BEIRUT – Men pull a girl from the rubble and haul her onto a dirty sheet of plastic, while another child, coated in white dust save for a red streak of blood from his nose, lies with his crushed leg dangling off a gurney – the grisly aftermath from the dropping of a crude “barrel bomb” by Syrian forces on the city of Aleppo.
The bombing – one of at least seven such attacks Tuesday in Aleppo – struck a mosque that was being used as a school, killing at least 11 people, including at least five children, activists said.
A video supplied by activists showed scenes of the carnage and was consistent with what reporting by The Associated Press found.

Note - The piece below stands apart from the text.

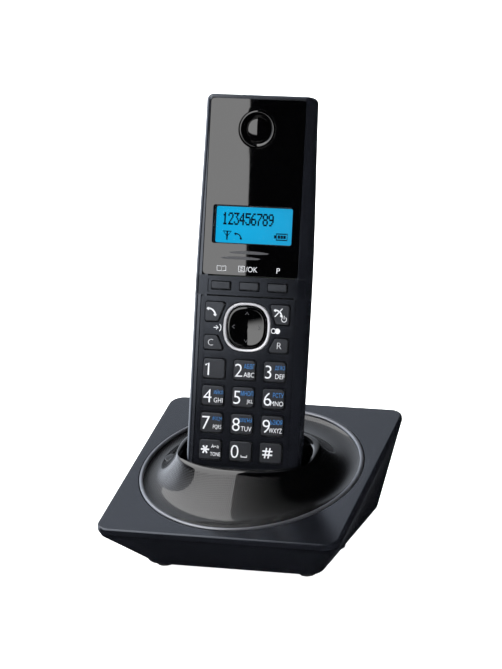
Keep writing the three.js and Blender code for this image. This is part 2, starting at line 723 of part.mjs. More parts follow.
add(handsetGroup, "navigator_pad", navigatorPad(), rubber);
add(handsetGroup, "navigator_cap", navigatorCap(), glossBlack);
add(handsetGroup, "microphone", rodSolid(3, [14, 8.4, -3], 2.4, "y", 20), magnetGrey);
add(handsetGroup, "ringer_speaker", speaker(10, 14, 19, 112), magnetGrey);
add(handsetGroup, "battery_left", batteryCell(-1), cellSleeve);
add(handsetGroup, "battery_right", batteryCell(1), cellSleeve);
add(handsetGroup, "battery_contacts", batteryContacts(), steel);
for (const [hand, side] of [["left", -1], ["right", 1]]) {
  add(handsetGroup, `charge_contact_${hand}`, chargeContact(side), steel);
  add(handsetGroup, `case_screw_${hand}`, caseScrew(side), steel);
}
for (const [name, corners, radius] of keyOutlines) {
  add(handsetGroup, name, plateSolid(roundedPolygon(corners, radius), -KEY_PROUD, KEY_BOTTOM, 0.35), keyGrey);
}
for (const [hand, side] of [["left", -1], ["middle", 0], ["right", 1]]) {
  const key = plateSolid(softKeyShape(side * SOFT_KEY.x, 0), -0.3, 1.9, 0.3);
  add(handsetGroup, `soft_key_${hand}`, key, keyGrey);
}

export default phone;
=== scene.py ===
"""Cordless telephone standing in its charging base, built round its CAD frame."""

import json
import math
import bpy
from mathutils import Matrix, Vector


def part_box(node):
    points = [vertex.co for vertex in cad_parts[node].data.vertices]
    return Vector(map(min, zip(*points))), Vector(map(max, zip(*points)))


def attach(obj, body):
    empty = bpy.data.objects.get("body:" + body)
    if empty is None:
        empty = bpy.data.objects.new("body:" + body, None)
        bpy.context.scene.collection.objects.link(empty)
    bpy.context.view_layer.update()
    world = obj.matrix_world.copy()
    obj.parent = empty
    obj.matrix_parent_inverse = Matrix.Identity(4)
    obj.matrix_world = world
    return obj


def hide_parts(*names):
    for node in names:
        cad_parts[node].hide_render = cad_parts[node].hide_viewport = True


bl_info = {
    "name": "Cordless Telephone",
    "version": (1, 0, 0),
    "blender": (4, 5, 0),
    "location": "View3D > Sidebar > Telephone",
    "description": "Builds a cordless telephone handset and its charging base",
    "category": "Add Mesh",
}

import bmesh
import bpy
from bpy.props import FloatProperty, FloatVectorProperty, PointerProperty
from bpy.types import Operator, Panel, PropertyGroup
from mathutils import Matrix, Vector
from mathutils.geometry import interpolate_bezier, intersect_line_sphere_2d

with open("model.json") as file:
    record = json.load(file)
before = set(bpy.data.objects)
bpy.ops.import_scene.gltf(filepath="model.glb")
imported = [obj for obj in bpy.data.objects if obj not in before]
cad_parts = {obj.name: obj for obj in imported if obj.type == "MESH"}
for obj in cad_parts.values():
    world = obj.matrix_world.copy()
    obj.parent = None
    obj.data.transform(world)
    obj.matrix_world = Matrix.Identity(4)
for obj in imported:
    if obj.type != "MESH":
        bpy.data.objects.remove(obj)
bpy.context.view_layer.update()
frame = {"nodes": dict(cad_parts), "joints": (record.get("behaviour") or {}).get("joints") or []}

# ---- the frames of the handset and of the plate --------------------------------------------

MM = 0.001
JOINTS = {joint["name"]: joint for joint in frame["joints"]}
NAVIGATOR_HINGE = (0.0, 1.7, 56.05)  # millimetres, in the handset's frame


def placing(origin, right, along, up):
    """Matrix from a part's own millimetres to metres in the row frame."""
    turn = Matrix((right, along, up)).transposed().to_4x4()
    return Matrix.Translation(origin) @ turn @ Matrix.Scale(MM, 4)


RIGHT = Vector((1, 0, 0))
HANDSET_UP = Vector(JOINTS["handset_lift"]["axis"]).normalized()
HANDSET_INWARD = Vector(JOINTS["key_5_press"]["axis"]).normalized()
HANDSET_ORIGIN = (
    Vector(JOINTS["navigator_up_down"]["pos_m"])
    - HANDSET_INWARD * NAVIGATOR_HINGE[1] * MM
    - HANDSET_UP * NAVIGATOR_HINGE[2] * MM
)
PLATE_NORMAL = -Vector(JOINTS["locator_button_press"]["axis"]).normalized()
PLATE_SLOPE = PLATE_NORMAL.cross(RIGHT)
RING_ABOVE_PLATE = 0.1  # from the ring's middle down to the plate's top
RING_LOW, RING_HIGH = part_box("dish_trim_ring")
PLATE_CENTRE = (RING_LOW + RING_HIGH) / 2 + PLATE_NORMAL * RING_ABOVE_PLATE * MM

# handset: X right, Y into the body from the keypad face, Z up the handset
HANDSET = placing(HANDSET_ORIGIN, RIGHT, HANDSET_INWARD, HANDSET_UP)
# plate: X right, Y up the slope, Z out of the plate
PLATE = placing(PLATE_CENTRE, RIGHT, PLATE_SLOPE, PLATE_NORMAL)
ROW = Matrix.Scale(MM, 4)
HANDSET_IN_PLATE = PLATE.inverted() @ HANDSET
PLATE_IN_ROW = ROW.inverted() @ PLATE

# ---- dimensions, in millimetres ------------------------------------------------------------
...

It was the latest example of the heightened use of barrel bombs, devices packed with fuel, explosives and scrap metal and hurled from helicopters. Since Thursday, about 80 people have been killed by barrel bombs used by President Bashar Assad’s forces to try to dislodge rebels from Aleppo, according to figures provided by the Britain-based Syrian Observatory for Human Rights, which relies on a network of activists on the ground.

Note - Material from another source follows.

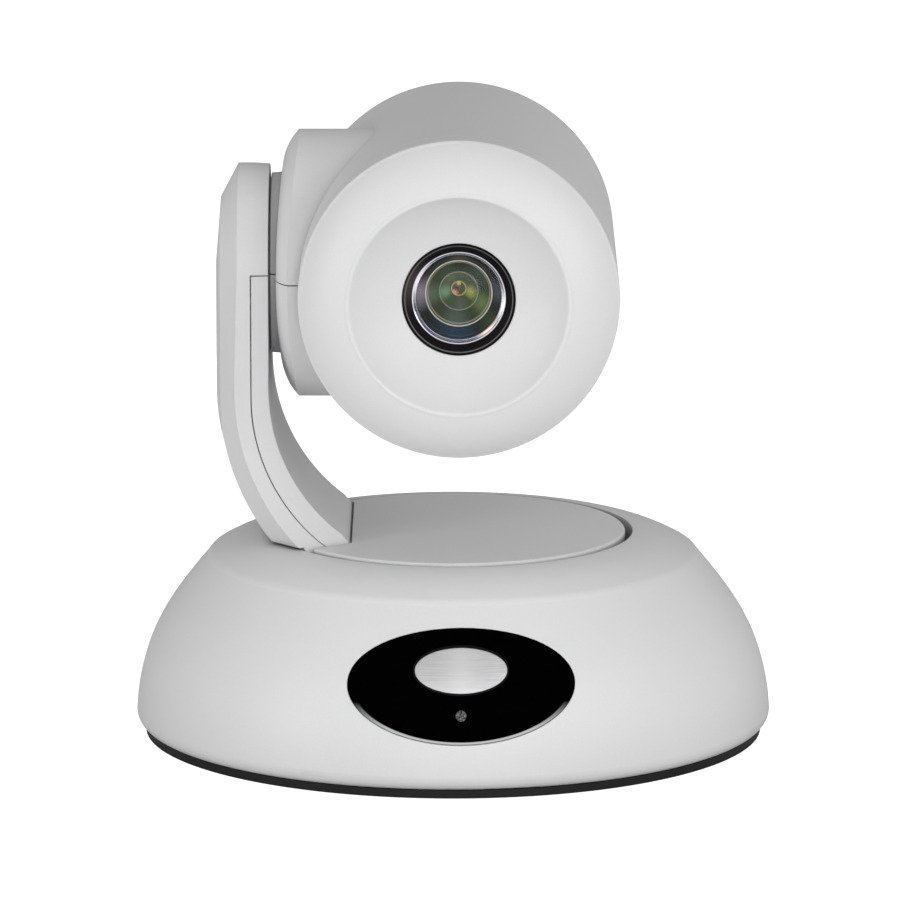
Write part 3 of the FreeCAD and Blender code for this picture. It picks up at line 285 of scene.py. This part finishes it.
def badge_metal():
    """Brushed plate with level grain, a painted sheen strip down its middle and a painted highlight on its
    lower part.
    """
    s = Shader("badge_brushed")
    lines = s.noise(260, 5.0, (0.35, 0.35, 14), 0.7)
    position = s.position()
    aside = s.math("ABSOLUTE", s.math("SUBTRACT", position["X"], WINDOW_X * MM))
    # painted sheen: colour lightened in a soft strip down the middle
    painted_sheen = s.span(aside, 1.0, 0.0, 0.001, 0.008)
    # painted highlight: colour lightened towards the bottom of the plate
    lower = s.span(position["Z"], 0.25, 0.0, (BADGE_Z - BADGE_HALF_Z) * MM, (BADGE_Z + 2.0) * MM)
    tone = s.mix(s.span(lines, 0.0, 1.0, 0.3, 0.7), (0.64, 0.64, 0.65), (0.88, 0.88, 0.89))
    tone = s.mix(s.math("MULTIPLY", painted_sheen, 0.7), tone, (0.93, 0.93, 0.94))
    tone = s.mix(lower, tone, (0.90, 0.90, 0.92))
    return s.finish(tone, s.span(lines, 0.34, 0.5), metal=0.75, normal=s.bump(lines, 0.00003))


def eye_tint():
    """Smoky domed lens of the remote-control receiver."""
    s = Shader("eye_tint")
    cells = s.add("TexVoronoi")
    s.join(s.place(), cells.inputs["Vector"])
    cells.inputs["Scale"].default_value = 1500
    gap = s.span(cells.outputs["Distance"], 0.0, 1.0, 0.15, 0.7)
    tone = s.mix(gap, (0.22, 0.22, 0.22), (0.01, 0.01, 0.01))
    return s.finish(tone, 0.30, normal=s.bump(cells.outputs["Distance"], 0.0001), specular=0.2)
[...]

The video shows and boys running around a building that has been torn in half by an explosion. It is the beginning of a grim litany of death, as seen from the jerking camera.
A child, his legs missing, lies on the ground, partly covered by a blanket. A man carries a lifeless boy and leaves him on the sidewalk near two other mangled corpses. An older man with a bloodied face stumbles toward the child, weeping, “Oh, God, your grace, oh, God.”
“Bashar, you lowlife!” cries one man, referring to the Syrian ruler, raising his hands angrily to the sky.